**Short exercise:** Wherever the word "from" appears in a line, copy that line.

**Data:**
* * * * * * *
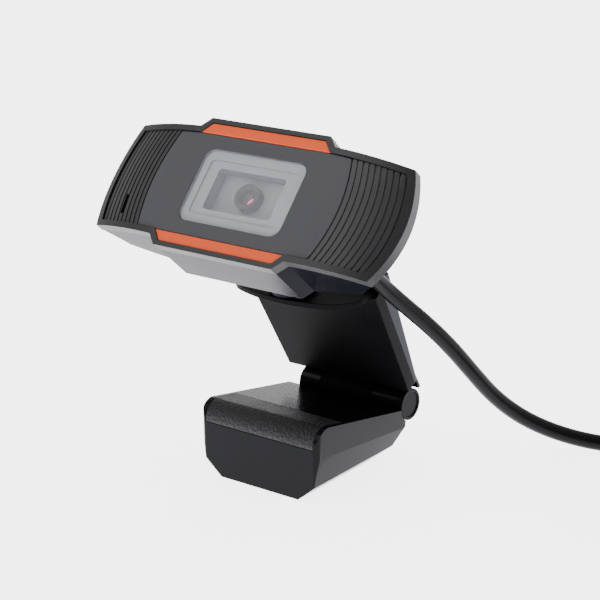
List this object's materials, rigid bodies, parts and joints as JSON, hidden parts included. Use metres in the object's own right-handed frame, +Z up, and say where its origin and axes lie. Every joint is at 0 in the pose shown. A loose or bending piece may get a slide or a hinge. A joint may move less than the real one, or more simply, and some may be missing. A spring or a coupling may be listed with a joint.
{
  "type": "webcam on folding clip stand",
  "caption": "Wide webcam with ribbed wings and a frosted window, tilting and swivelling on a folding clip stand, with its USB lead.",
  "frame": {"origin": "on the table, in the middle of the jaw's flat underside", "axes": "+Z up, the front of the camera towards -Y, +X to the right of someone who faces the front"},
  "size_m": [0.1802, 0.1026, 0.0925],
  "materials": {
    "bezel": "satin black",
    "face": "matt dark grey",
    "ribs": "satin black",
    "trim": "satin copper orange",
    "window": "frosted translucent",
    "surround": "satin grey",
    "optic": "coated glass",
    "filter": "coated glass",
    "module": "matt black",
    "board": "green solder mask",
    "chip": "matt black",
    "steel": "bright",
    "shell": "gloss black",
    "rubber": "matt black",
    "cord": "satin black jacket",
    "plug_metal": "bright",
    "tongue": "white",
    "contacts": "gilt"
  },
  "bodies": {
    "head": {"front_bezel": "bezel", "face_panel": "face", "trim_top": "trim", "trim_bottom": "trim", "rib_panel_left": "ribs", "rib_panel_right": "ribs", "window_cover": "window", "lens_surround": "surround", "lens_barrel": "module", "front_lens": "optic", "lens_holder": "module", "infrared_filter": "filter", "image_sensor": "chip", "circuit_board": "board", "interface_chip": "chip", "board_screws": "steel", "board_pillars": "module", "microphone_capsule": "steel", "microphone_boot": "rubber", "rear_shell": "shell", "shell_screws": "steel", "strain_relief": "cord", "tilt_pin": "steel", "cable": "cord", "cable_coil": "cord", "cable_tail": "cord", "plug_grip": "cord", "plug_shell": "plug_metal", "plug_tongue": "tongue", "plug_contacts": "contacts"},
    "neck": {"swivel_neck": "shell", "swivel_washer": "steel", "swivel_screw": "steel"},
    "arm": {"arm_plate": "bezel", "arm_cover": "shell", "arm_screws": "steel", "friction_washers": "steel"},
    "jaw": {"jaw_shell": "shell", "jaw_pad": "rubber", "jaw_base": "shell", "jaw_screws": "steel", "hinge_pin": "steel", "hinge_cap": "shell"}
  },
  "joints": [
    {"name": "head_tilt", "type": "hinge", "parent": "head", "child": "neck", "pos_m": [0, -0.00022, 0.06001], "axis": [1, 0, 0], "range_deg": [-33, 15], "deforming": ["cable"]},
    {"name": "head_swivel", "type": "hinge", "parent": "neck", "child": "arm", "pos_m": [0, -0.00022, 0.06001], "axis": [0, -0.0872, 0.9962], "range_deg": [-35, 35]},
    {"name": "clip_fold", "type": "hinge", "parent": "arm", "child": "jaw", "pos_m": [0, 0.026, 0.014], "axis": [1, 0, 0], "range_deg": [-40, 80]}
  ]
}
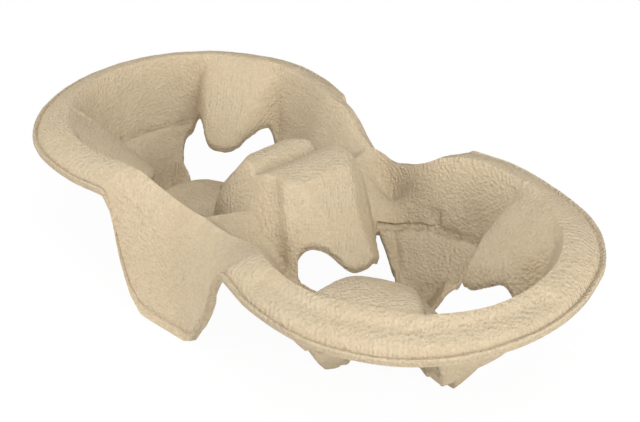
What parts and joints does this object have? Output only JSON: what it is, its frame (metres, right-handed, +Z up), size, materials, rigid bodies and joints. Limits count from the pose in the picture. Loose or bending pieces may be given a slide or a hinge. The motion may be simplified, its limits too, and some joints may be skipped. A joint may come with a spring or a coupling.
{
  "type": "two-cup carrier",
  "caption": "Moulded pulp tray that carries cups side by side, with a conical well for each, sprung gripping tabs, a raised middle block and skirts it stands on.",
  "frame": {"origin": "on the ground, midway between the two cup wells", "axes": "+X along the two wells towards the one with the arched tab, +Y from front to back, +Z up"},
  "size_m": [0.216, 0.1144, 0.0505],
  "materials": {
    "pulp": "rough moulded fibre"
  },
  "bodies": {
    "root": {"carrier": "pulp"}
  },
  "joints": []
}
* * * * * * *
**Complete answer:**
What parts and joints does this object have? Output only JSON: what it is, its frame (metres, right-handed, +Z up), size, materials, rigid bodies and joints. Limits count from the pose in the picture. Loose or bending pieces may be given a slide or a hinge. The motion may be simplified, its limits too, and some joints may be skipped. A joint may come with a spring or a coupling.
  "frame": {"origin": "on the ground, midway between the two cup wells", "axes": "+X along the two wells towards the one with the arched tab, +Y from front to back, +Z up"},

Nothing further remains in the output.